__Exercise description__
Stop after the line containing "collar_top_r = 9.4; // [8.5:0.1:11]": print each line exactly from the first line of the listing up to that point.
------------------------------------------------------------------------
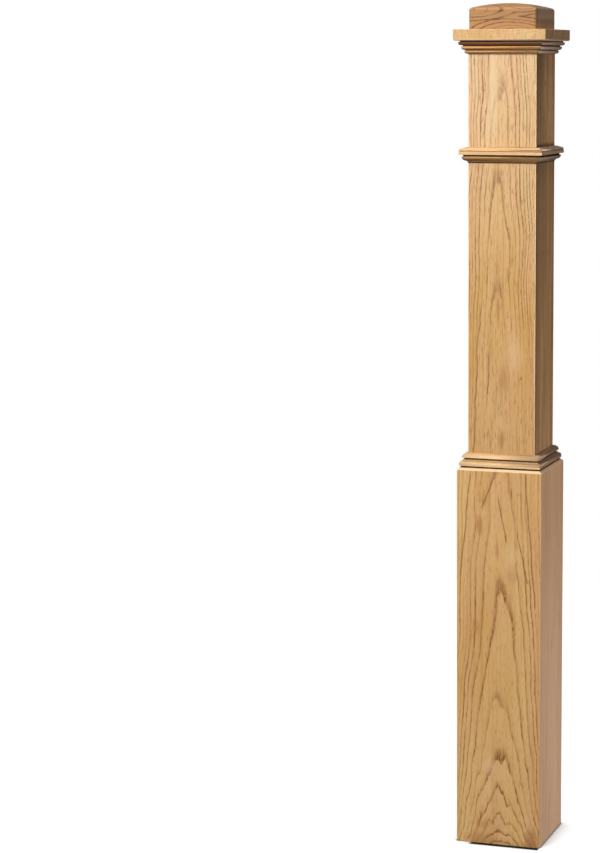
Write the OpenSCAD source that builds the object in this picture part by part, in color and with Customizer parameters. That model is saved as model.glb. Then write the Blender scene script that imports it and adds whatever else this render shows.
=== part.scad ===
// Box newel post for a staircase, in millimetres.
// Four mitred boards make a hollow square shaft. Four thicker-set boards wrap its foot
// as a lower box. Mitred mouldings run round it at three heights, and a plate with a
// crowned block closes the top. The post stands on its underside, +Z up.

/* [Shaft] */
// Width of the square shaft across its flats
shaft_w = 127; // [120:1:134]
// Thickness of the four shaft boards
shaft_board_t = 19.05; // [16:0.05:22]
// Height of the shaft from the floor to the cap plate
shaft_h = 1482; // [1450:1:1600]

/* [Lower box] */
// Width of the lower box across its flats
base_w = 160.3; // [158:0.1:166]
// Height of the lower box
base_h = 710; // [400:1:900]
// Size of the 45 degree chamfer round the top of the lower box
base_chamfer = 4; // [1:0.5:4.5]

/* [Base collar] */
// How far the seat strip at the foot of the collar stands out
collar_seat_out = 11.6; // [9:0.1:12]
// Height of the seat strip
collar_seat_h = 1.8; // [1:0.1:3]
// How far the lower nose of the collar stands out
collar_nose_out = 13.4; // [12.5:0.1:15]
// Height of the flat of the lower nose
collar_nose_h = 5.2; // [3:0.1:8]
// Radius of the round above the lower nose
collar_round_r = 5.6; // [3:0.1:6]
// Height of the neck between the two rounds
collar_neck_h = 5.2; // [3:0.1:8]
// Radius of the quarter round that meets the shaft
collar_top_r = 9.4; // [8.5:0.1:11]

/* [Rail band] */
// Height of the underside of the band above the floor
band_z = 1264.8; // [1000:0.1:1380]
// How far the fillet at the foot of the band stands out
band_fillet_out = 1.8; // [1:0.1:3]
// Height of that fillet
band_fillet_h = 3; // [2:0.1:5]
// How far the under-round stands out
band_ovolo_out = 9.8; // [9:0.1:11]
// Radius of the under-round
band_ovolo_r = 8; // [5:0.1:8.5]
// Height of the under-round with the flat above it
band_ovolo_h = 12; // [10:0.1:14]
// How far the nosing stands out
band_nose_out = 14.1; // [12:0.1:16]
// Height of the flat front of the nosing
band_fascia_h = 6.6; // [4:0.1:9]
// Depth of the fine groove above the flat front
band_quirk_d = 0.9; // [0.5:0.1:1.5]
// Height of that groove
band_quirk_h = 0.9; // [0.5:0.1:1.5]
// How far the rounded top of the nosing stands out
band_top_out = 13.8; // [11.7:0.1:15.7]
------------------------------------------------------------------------
__Solution to this task__
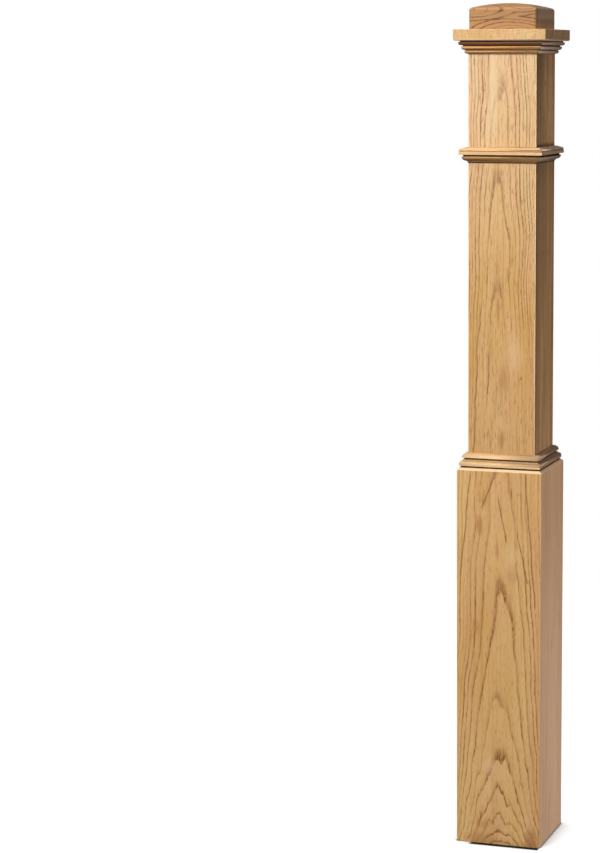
Write the OpenSCAD source that builds the object in this picture part by part, in color and with Customizer parameters. That model is saved as model.glb. Then write the Blender scene script that imports it and adds whatever else this render shows.
=== part.scad ===
// Box newel post for a staircase, in millimetres.
// Four mitred boards make a hollow square shaft. Four thicker-set boards wrap its foot
// as a lower box. Mitred mouldings run round it at three heights, and a plate with a
// crowned block closes the top. The post stands on its underside, +Z up.

/* [Shaft] */
// Width of the square shaft across its flats
shaft_w = 127; // [120:1:134]
// Thickness of the four shaft boards
shaft_board_t = 19.05; // [16:0.05:22]
// Height of the shaft from the floor to the cap plate
shaft_h = 1482; // [1450:1:1600]

/* [Lower box] */
// Width of the lower box across its flats
base_w = 160.3; // [158:0.1:166]
// Height of the lower box
base_h = 710; // [400:1:900]
// Size of the 45 degree chamfer round the top of the lower box
base_chamfer = 4; // [1:0.5:4.5]

/* [Base collar] */
// How far the seat strip at the foot of the collar stands out
collar_seat_out = 11.6; // [9:0.1:12]
// Height of the seat strip
collar_seat_h = 1.8; // [1:0.1:3]
// How far the lower nose of the collar stands out
collar_nose_out = 13.4; // [12.5:0.1:15]
// Height of the flat of the lower nose
collar_nose_h = 5.2; // [3:0.1:8]
// Radius of the round above the lower nose
collar_round_r = 5.6; // [3:0.1:6]
// Height of the neck between the two rounds
collar_neck_h = 5.2; // [3:0.1:8]
// Radius of the quarter round that meets the shaft
collar_top_r = 9.4; // [8.5:0.1:11]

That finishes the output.